# SUPPLIED RECORDS
================
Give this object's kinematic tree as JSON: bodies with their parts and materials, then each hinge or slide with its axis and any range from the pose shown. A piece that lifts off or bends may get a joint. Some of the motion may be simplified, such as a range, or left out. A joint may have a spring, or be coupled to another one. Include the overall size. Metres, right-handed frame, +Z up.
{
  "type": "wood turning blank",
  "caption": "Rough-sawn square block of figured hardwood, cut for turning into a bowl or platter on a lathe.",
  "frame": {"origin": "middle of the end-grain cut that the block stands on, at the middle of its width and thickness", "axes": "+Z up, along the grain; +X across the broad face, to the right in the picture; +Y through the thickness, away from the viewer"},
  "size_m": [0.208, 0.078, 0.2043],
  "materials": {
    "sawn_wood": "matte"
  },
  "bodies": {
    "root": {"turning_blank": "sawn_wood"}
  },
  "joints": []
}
================
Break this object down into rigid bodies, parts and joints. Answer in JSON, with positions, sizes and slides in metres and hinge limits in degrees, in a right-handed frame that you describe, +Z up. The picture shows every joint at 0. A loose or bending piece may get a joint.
================
Using the material above, report each line where "hinge" occurs.

# REPLY TO THE TASK
Give this object's kinematic tree as JSON: bodies with their parts and materials, then each hinge or slide with its axis and any range from the pose shown. A piece that lifts off or bends may get a joint. Some of the motion may be simplified, such as a range, or left out. A joint may have a spring, or be coupled to another one. Include the overall size. Metres, right-handed frame, +Z up.
Break this object down into rigid bodies, parts and joints. Answer in JSON, with positions, sizes and slides in metres and hinge limits in degrees, in a right-handed frame that you describe, +Z up. The picture shows every joint at 0. A loose or bending piece may get a joint.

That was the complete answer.